Many face a variety of legal, social, financial and cultural obstacles, and are subject to various forms of abuse, often overlooked by society and public authorities. Such conditions include exploitative and abusive behaviour from the employer, unpaid or underpaid wages, physical, sexual and psychological abuse, heavy workloads and excessively long working hours, confinement to the house, food deprivation, confiscation of documentation and deprivation from communication, prohibitions of returning home and refusal to provide release papers.Caritas Lebanon, which already runs its own hotline for migrant domestic workers in need of help, has trained a total of seven social workers from the MoL on how to respond to calls from migrant workers, including overcoming language barriers and recognizing the worker’s often complex circumstances.
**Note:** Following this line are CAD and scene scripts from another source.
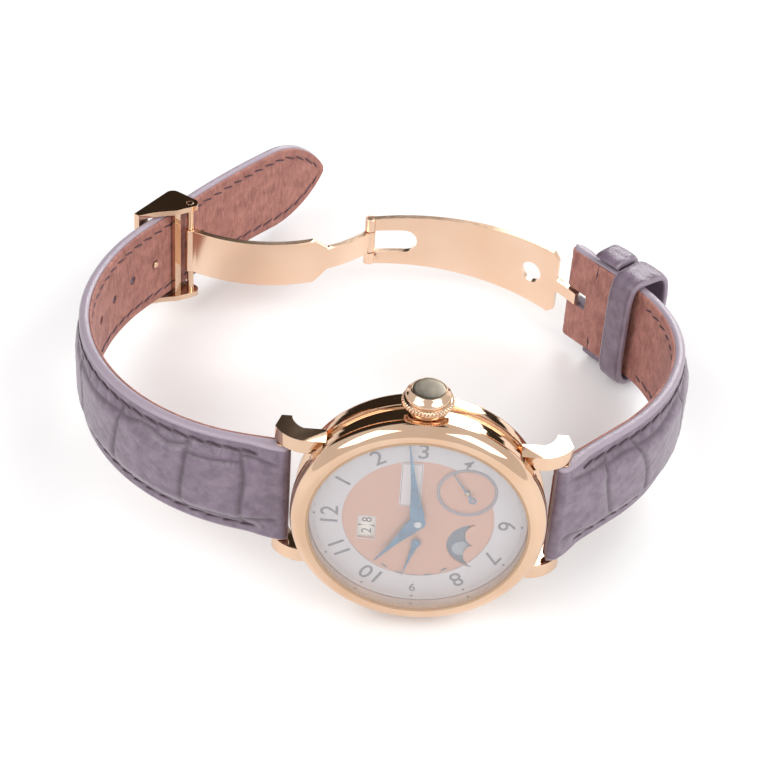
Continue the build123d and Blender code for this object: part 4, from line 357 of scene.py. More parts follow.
def outward_piece(*piece_and_place, **extras):
    """A mesh piece with doubled corners merged and all faces turned outwards."""
    piece = mesh_piece(*piece_and_place, **extras)
    bm = bmesh.new()
    bm.from_mesh(piece.data)
    bmesh.ops.remove_doubles(bm, verts=bm.verts, dist=MERGE_DISTANCE)
    bmesh.ops.recalc_face_normals(bm, faces=bm.faces)
    bm.to_mesh(piece.data)
    bm.free()
    return piece


def sharpen(piece, degrees=32):
    """Draws edges sharper than an angle as edges, and the rest as one smooth surface."""
    piece.data.set_sharp_from_angle(angle=degrees * pi / 180)
    return piece


def grid_faces(rows, columns, close_rows=False, close_columns=False, start=0):
    """Quads of a grid of points stored row by row, closed round either way if asked."""
    r = np.arange(rows if close_rows else rows - 1)
    c = np.arange(columns if close_columns else columns - 1)
    r, c = np.meshgrid(r, c, indexing="ij")
    r2, c2 = (r + 1) % rows, (c + 1) % columns
    corners = [r * columns + c, r * columns + c2, r2 * columns + c2, r2 * columns + c]
    return np.stack(corners, -1).reshape(-1, 4) + start


def tube_faces(rows, columns, start=0):
    """Faces of a tube of closed rings, one ring in each row, with a flat face over both ends."""
    last = start + (rows - 1) * columns
    ends = [list(range(start, start + columns)), list(range(last, last + columns))]
    return grid_faces(rows, columns, False, True, start).tolist() + ends


def full_turn(count):
    """Angles evenly round a circle, the last one short of the first."""
    return np.linspace(0, 2 * pi, count, endpoint=False)


def step(value, low, high):
    """A smooth rise from nought to one between two values."""
    t = np.clip((value - low) / (high - low), 0, 1)
    return t * t * (3 - 2 * t)


def trough(gap, width):
    """One in the middle of a groove, falling off as a bell curve of the gap over the width."""
    return np.exp(-(gap / width) ** 2)


def signed_power(value, power):
    """A power of the value's size with the value's sign, which squares off a circle."""
    return np.sign(value) * np.abs(value) ** power


def crowded(count, share):
    """Shares from minus one to one that crowd towards both ends: a sine blended with even steps."""
    even = np.linspace(-1, 1, count)
    return np.sin(even * pi / 2) * share + even * (1 - share)


def arc_profile(centre, radii, start, end, count):
    """Points of an ellipse quarter between two angles in degrees."""
    t = np.radians(np.linspace(start, end, count))
    return np.stack([centre[0] + radii[0] * np.cos(t), centre[1] - radii[1] * np.sin(t)], -1)


def turned(profile, angle, ripple=None):
    """A profile of radius and level turned through the angles: radius times cosine, radius times sine and
    level. The ripple, a function of angle and level, is added to the radius."""
    angle = angle[:, None]
    radius = np.repeat(profile[None, :, 0], len(angle), 0)
    level = np.repeat(profile[None, :, 1], len(angle), 0)
    if ripple:
        radius = radius + ripple(angle, level)
    return radius * np.cos(angle), radius * np.sin(angle), level


def lathe(name, profile, material, body, replaced, sides):
    """A profile of radius and depth turned once round the case axis."""
    points = np.stack(turned(profile, full_turn(sides)), -1)
    closed = np.allclose(profile[0], profile[-1])
    count = len(profile) - closed
    faces = grid_faces(sides, count, True, closed)
    return sharpen(outward_piece(name, points[:, :count].reshape(-1, 3), faces, material, body, replaced))


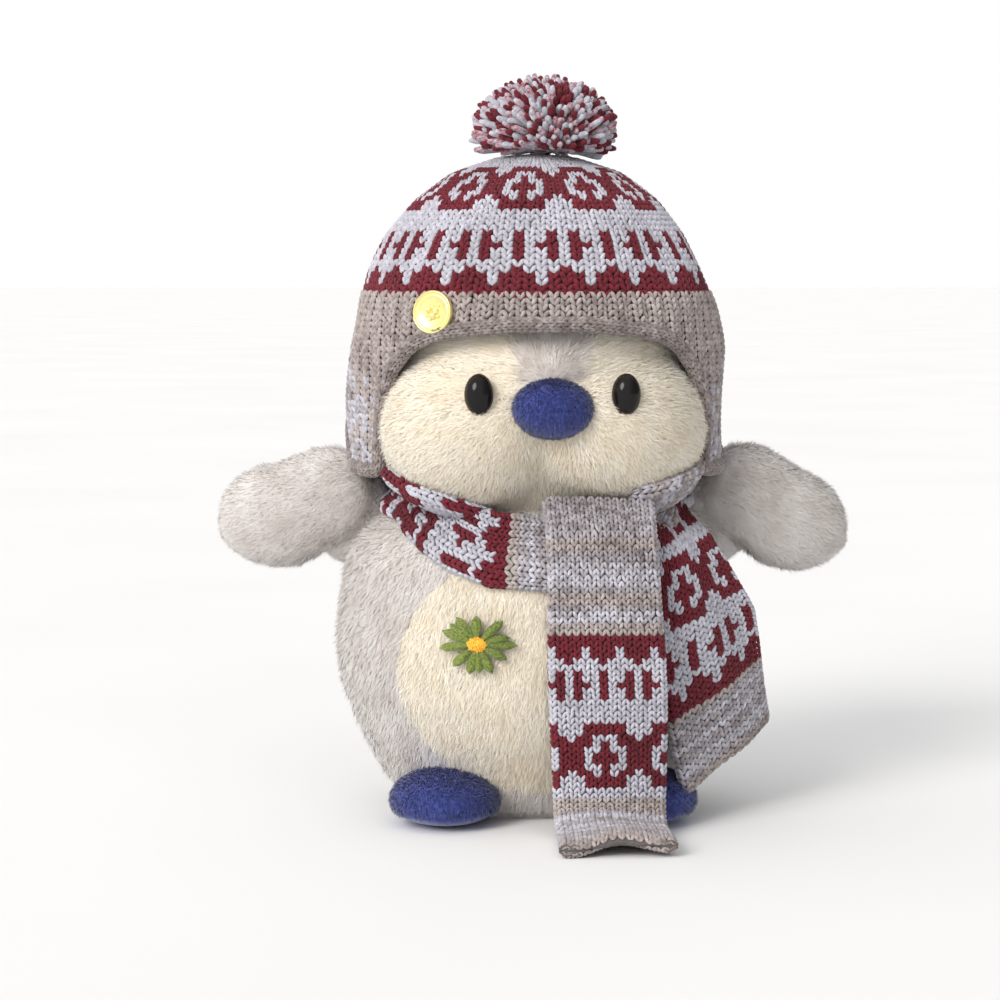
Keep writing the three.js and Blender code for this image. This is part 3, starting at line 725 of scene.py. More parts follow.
# One motif is eight stitches wide, and its rows run from the grey edge up. R is burgundy, W white,
# G grey, B the brim's brown grey, L light grey and D the rolled edge's dark grey.
ARROWS = ["RRRRRRRR", "WRRRWRRR", "WRRRWRRR", "WWRWWWRW", "WWWWWWWW", "WRWRWWRW", "WRWRWWRW",
          "RRWRRWRW", "WRWRWWRW", "WRWRWWRW"]
RING = ["RWWWRRRR", "RWWWRRRR", "RRWRRWRW", "WRRRWWRW", "WRRRWRRR", "WRRRWRRR", "WRRRWWRW",
        "RRRRRWRW", "RRWRRWWW", "RWWWRRRR", "RWWWRRRR"]
YARNS = "RWGBLD"
yarn_materials = [burgundy_yarn, white_yarn, grey_yarn, brim_yarn, light_yarn, roll_yarn]
shadow_materials = [burgundy_shadow, white_shadow] + [grey_shadow] * 4


def plain(letters):
    """Plain rows in the given yarns, bottom row first."""
    return [letter * 8 for letter in letters]


def chart_colours(chart, columns, shift=0):
    """The yarn number of every stitch, row by row, from the chart's motif rows."""
    motif = np.array([[YARNS.index(letter) for letter in row] for row in chart])
    return motif[:, (np.arange(columns) + shift) % motif.shape[1]]


# A leg is an open dome: a point, three half rings of five points, and a point.
LEG_T = np.array([0.16, 0.5, 0.84])
LEG_WIDE = np.array([0.72, 1.0, 0.78])
LEG_ROUND = np.linspace(0, math.pi, 5)
LEG_HEIGHT = 0.85 * MM
LEG_POINTS = 17
LEG_FACES = 24


def repeated(one, size, count):
    """The faces of count equal pieces, from one piece's faces and its number of points."""
    one = np.array(one)
    return (np.arange(count)[:, None, None] * size + one).reshape(-1, one.shape[1])


def leg_faces(count):
    one = []
    for m in range(4):
        one.append([0, 2 + m, 1 + m])
        for a in (1 + m, 6 + m):
            one += [[a, a + 1, a + 6], [a, a + 6, a + 5]]
        one.append([11 + m, 12 + m, 16])
    return repeated(one, LEG_POINTS, count)


def knit_stitches(place, yarns, wide, high, rib=0, shown=None):
    """Points, faces, face yarns and uv of a field of stitches; wide and high are leg sizes in metres.

    place(column, row) gives points and outward normals. rib > 0 sinks every other column by that much.
    """
    rows, columns = yarns.shape
    i, j = (k.ravel() for k in np.indices(yarns.shape))
    yarn = yarns.ravel()
    if shown is not None:
        keep = shown(j + 0.5, i + 0.5)
        i, j, yarn = i[keep], j[keep], yarn[keep]
    parts = []
    for side in (-1, 1):
        t = np.concatenate([[0], np.repeat(LEG_T, 5), [1]])
        half = np.concatenate([[0], np.outer(LEG_WIDE, np.cos(LEG_ROUND)).ravel(), [0]]) * wide
        up = np.concatenate([[0], np.outer(LEG_WIDE, np.sin(LEG_ROUND)).ravel(), [0]]) * high
        jitter = rng.normal(scale=0.045, size=(len(i), 2))
        c = (j + 0.5 + jitter[:, 0])[:, None] + side * (0.06 + 0.36 * t) + half
        r = (i + jitter[:, 1])[:, None] - 0.28 + 1.42 * t + 0.10 * half * side
        lift = up + 0.35 * high * t
        sunk = (j % 2)[:, None] * rib
        points, normals = place(c, r)
        points = points + normals * (lift[None, :] - sunk)[..., None]
        u = (j + 0.5)[:, None] + side * 0.24 + half * 0.6
        v = i[:, None] + 0.08 + 0.84 * t
        uv = np.stack([u / columns, v / rows], axis=2)
        parts.append((points.reshape(-1, 3), uv.reshape(-1, 2)))
    points, uv = (np.concatenate(both) for both in zip(*parts))
    return points, leg_faces(2 * len(i)), np.repeat(np.tile(yarn, 2), LEG_FACES), uv


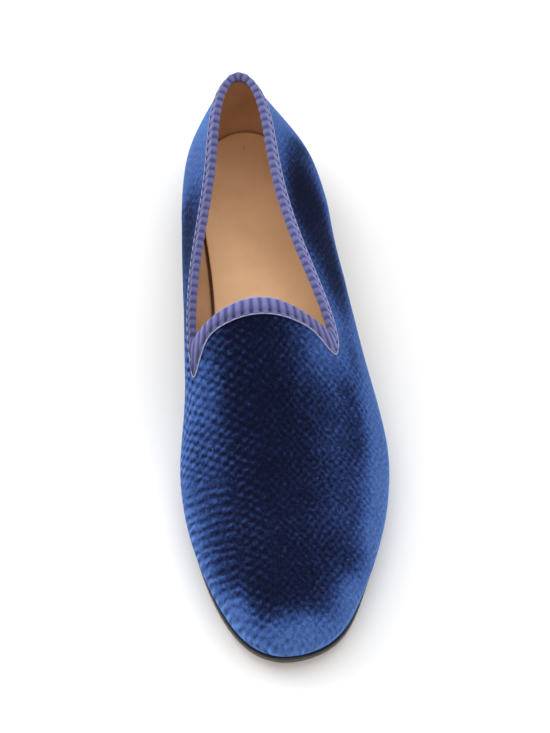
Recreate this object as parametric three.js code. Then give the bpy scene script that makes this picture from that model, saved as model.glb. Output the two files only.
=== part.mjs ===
// A velvet smoking-slipper loafer, left shoe, empty and standing on its sole.
// Millimetres, +Z up, toe toward -Y, inner (big toe) side toward -X.
import * as THREE from 'three';

// Driving sizes of the last, the sole and the trim
const sizes = {
  lastLength: 289.5,
  ballWidth: 100,
  heelWidth: 68,
  collarRise: 56,
  instepRise: 58,
  heelBulge: 3,
  heelBulgeLength: 87,
  wall: 1.8,
  soleThickness: 4.2,
  soleMargin: 1.2,
  soleRound: 0.7,
  toeSpring: 8,
  heelStack: 7.8,
  topPiece: 4.5,
  heelLength: 70,
  heelInset: 0.6,
  breastHollow: 3,
  insoleThickness: 2.6,
  insoleClearance: 0.8,
  insoleDish: 0.6,
  insoleRim: 12,
  tapeThickness: 0.6,
  tapeThroatReach: 7,
  tapeSideReach: 5,
  outerTongue: 7.5,
  innerTongue: 13.2,
  throatLength: 130.7,
  outerCorner: 143.4,
  innerCorner: 143.6,
  edgeBevel: 0.4,
  gap: 0.3,
};

// How finely the curved pieces are faceted
const facets = { around: 96, wall: 12, heelBack: 28, breast: 6 };

// Shares of the last length where the heel seat ends and where the tread meets the floor, and how the toe springs up
const tread = { heelSeat: 0.27, ballBack: 0.6, ballFront: 0.74, springCurve: 1.7 };

// Shape of the topline: how square the throat is, how the V at each corner is rounded and where the ribbon's tongue
// hangs under it. Rounding, its reach and the tongue's place and width are radians round the shoe.
const throat = {
  squareness: 2,
  cornerRound: 0.22,
  cornerReach: 0.4,
  cornerLean: 1.175,
  broadBy: 0.6,
  tonguePast: 0.46,
  tongueWidth: 0.17,
};

const heelHeight = sizes.heelStack + sizes.topPiece + 2 * sizes.gap;

// Sections of the last from heel (share 0) to toe (share 1). Widths are shares of the named width, out to
// the outer side and in to the inner side, and rises are shares of the named rise over the last's bottom edge.
const sections = [
  { share: 0, width: 'heelWidth', rise: 'collarRise', ridge: -0.04, edgeOut: 0, bulgeOut: 0,
    shoulderOut: 0, edgeIn: 0, bulgeIn: 0, shoulderIn: 0, bulgeRise: 0.2, shoulderRise: 1, crownRise: 1.3 },
  { share: 0.025, width: 'heelWidth', rise: 'collarRise', ridge: -0.04, edgeOut: 0.245, bulgeOut: 0.245,
    shoulderOut: 0.112, edgeIn: 0.245, bulgeIn: 0.255, shoulderIn: 0.116, bulgeRise: 0.2, shoulderRise: 0.995,
    crownRise: 1.3 },
  { share: 0.095, width: 'heelWidth', rise: 'collarRise', ridge: -0.044, edgeOut: 0.395, bulgeOut: 0.466,
    shoulderOut: 0.178, edgeIn: 0.385, bulgeIn: 0.44, shoulderIn: 0.192, bulgeRise: 0.23, shoulderRise: 0.96,
    crownRise: 1.27 },
  { share: 0.2, width: 'heelWidth', rise: 'collarRise', ridge: -0.05, edgeOut: 0.44, bulgeOut: 0.562,
    shoulderOut: 0.225, edgeIn: 0.385, bulgeIn: 0.508, shoulderIn: 0.254, bulgeRise: 0.28, shoulderRise: 0.85,
    crownRise: 1.2 },
  { share: 0.34, width: 'ballWidth', rise: 'instepRise', ridge: -0.035, edgeOut: 0.33, bulgeOut: 0.424,
    shoulderOut: 0.243, edgeIn: 0.242, bulgeIn: 0.364, shoulderIn: 0.262, bulgeRise: 0.3, shoulderRise: 0.735,
    crownRise: 1.12 },
  { share: 0.5, width: 'ballWidth', rise: 'instepRise', ridge: -0.02, edgeOut: 0.42, bulgeOut: 0.496,
    shoulderOut: 0.355, edgeIn: 0.285, bulgeIn: 0.366, shoulderIn: 0.332, bulgeRise: 0.29, shoulderRise: 0.75,
    crownRise: 0.99 },
  { share: 0.65, width: 'ballWidth', rise: 'instepRise', ridge: -0.01, edgeOut: 0.505, bulgeOut: 0.561,
    shoulderOut: 0.375, edgeIn: 0.39, bulgeIn: 0.438, shoulderIn: 0.315, bulgeRise: 0.23, shoulderRise: 0.52,
    crownRise: 0.72 },
  { share: 0.79, width: 'ballWidth', rise: 'instepRise', ridge: 0, edgeOut: 0.466, bulgeOut: 0.5,
    shoulderOut: 0.33, edgeIn: 0.382, bulgeIn: 0.41, shoulderIn: 0.277, bulgeRise: 0.2, shoulderRise: 0.42,
    crownRise: 0.53 },
  { share: 0.9, width: 'ballWidth', rise: 'instepRise', ridge: 0.008, edgeOut: 0.358, bulgeOut: 0.374,
    shoulderOut: 0.235, edgeIn: 0.298, bulgeIn: 0.312, shoulderIn: 0.215, bulgeRise: 0.165, shoulderRise: 0.32,
    crownRise: 0.4 },
  { share: 0.975, width: 'ballWidth', rise: 'instepRise', ridge: 0.005, edgeOut: 0.218, bulgeOut: 0.222,
    shoulderOut: 0.132, edgeIn: 0.17, bulgeIn: 0.175, shoulderIn: 0.112, bulgeRise: 0.1, shoulderRise: 0.18,
    crownRise: 0.22 },
  { share: 1, width: 'ballWidth', rise: 'instepRise', ridge: 0, edgeOut: 0, bulgeOut: 0,
    shoulderOut: 0, edgeIn: 0, bulgeIn: 0, shoulderIn: 0, bulgeRise: 0, shoulderRise: 0, crownRise: 0 },
];

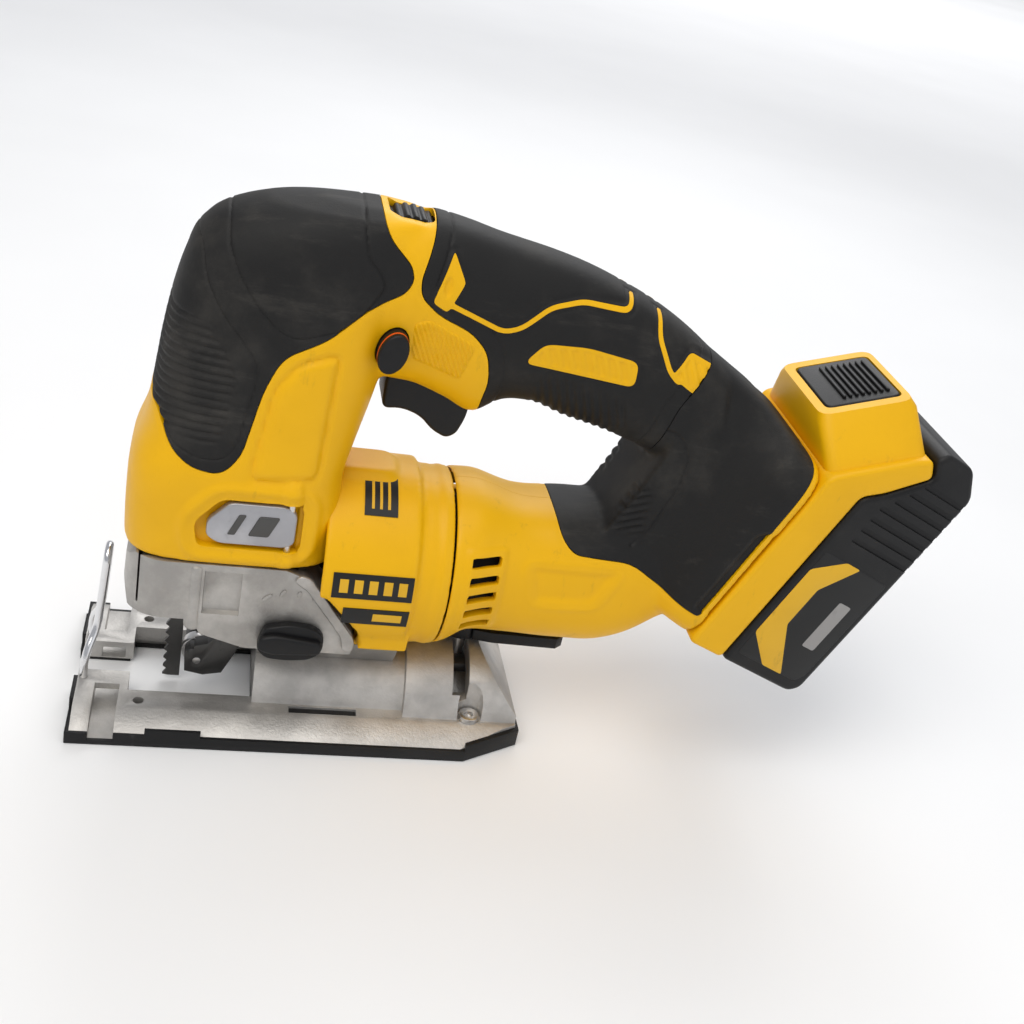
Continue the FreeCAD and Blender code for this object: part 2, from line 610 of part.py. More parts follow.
# ---------------------------------------------------------------- roller guide
def make_roller_bracket():
    """The orbital fork: two cheeks either side of the roller, hung on a pin under the gear case."""
    side = [(40, 11), (47, 9.5), (54, 11), (58, 20), (63, 32), (63, 39), (57.5, 39), (53, 30),
            (48, 24.5), (43, 23), (39.5, 19)]
    fork = plate(side, -9, 9)
    fork = fork.cut(block((30, 54), (-3, 3), (0, 60)))
    fork = fork.cut(cylinder(1.5, 40, (60, -20, 36.5), "Y"))
    fork = fork.cut(cylinder(1.5, 40, (d.roller_x, -20, d.roller_z), "Y"))
    return fork.cut(block((38, 43), (-12, 12), (21.5, 30))).removeSplitter()


node("roller_bracket", make_roller_bracket())
node("bracket_pin", drum("bracket_pin", "1.45", "26", (60, -13, 36.5), "Y"))
node("roller_pin", drum("roller_pin", "1.5", "18", ("Sizes.roller_x", -9, "Sizes.roller_z"), "Y"))
ring_node("guide_roller", "Sizes.roller_radius", "1.5 + Sizes.slide_gap", "Sizes.roller_wide",
          ("Sizes.roller_x", "-Sizes.roller_wide / 2", "Sizes.roller_z"), "Y")
node("lamp_lens", drum("lamp_lens", "3", "4.2", (24, 0, 50.2), "Z"))

# ---------------------------------------------------------------- clamshell casing
COLUMN = [(75.2, d.cowl_front, 83.8, d.cowl_half, 16), (110, d.cowl_front, 83.8, d.cowl_half, 16),
          (118, 18.5, 93, 29.5, 16), (150, 22.3, 98, 27, 16), (175, 27, 104, 24, 16),
          (188, 31.5, 108, 22.5, 15), (196.5, 43, 110, 18.5, 12), (202.4, 66, 108, 12, 8)]
HANDLE = [(86, 150, 202, 22, 14), (108, 142, 201.8, 19.5, 14), (131, 132, 197.5, d.handle_half, 14),
          (146, 140, 194.8, d.handle_half, 14), (165, 135, 190.6, d.handle_half, 14),
          (190, 129, 181, 19, 14), (206, 122, 172.8, 19.3, 14), (222, 112, 161.8, 19.5, 14)]
TAIL = [(131.2, 33.5, 103, d.barrel_step_radius, 34), (138.5, 41, 103, 32, 30.5),
        (146, 41.6, 102, 30, 29), (153, 42, 98, d.tube_radius, 27), (194, 42, 98, d.tube_radius, 26),
        (207, 47, 98, 27, 20), (217, 56, 98, 27, 14), (224.5, 61.5, 90, 26, 10)]
FOOT = [(134.5, 142, 238, 19.5, 12), (158, 146, 234.5, 24, 12), (169, d.pack_low, 231.8, 33, 8),
        (d.pack_face, d.pack_low, 229, d.pack_half, 6)]


def casing_shape(inset, end_wall=0):
    """The whole D-shaped casing: nose and column, handle, tail of the motor and battery foot. The
    skin and the cavity are the same form made smaller, and the cavity also stops at the end walls."""
    foot = loft_x(FOOT, inset).common(block((0, d.pack_face - end_wall), (-60, 60), (0, 300)))
    tail = loft_x(TAIL, inset).common(block((0, TAIL[-1][0] - inset), (-60, 60), (0, 200)))
    column = loft_z(COLUMN, inset).common(block((0, 200), (-60, 60), (0, COLUMN[-1][0] - inset)))
    return fused([column, loft_x(HANDLE, inset), tail, leaned(foot)])


def side_zone(outline):
    return plate(outline, -60, 60)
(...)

The social workers will operate the hotline on a 24-hour basis in shifts, documenting complaints, providing information about the workers’ rights and potential forms of abuse or exploitation, and providing referrals to health care, relevant government bodies, shelters and legal assistance.

An information campaign will see a series of billboards in a number of languages - including Amharic, Bengali, Sinhalese, and Nepali - positioned in prominent public places throughout Lebanon to inform migrant workers of the hotline, which can be accessed through the quick-dial number 1740 from within Lebanon.

In preparation for the launch of the hotline, the ILO previously funded an upgrade of the hotline software and purchase of relevant equipment that links field work performed by MoL social workers to a server at the ministry. The ILO project that initiated the hotline project is the Action Programme for Protecting the Rights of Women Migrant Workers in Lebanon (PROWD), funded by the European Union.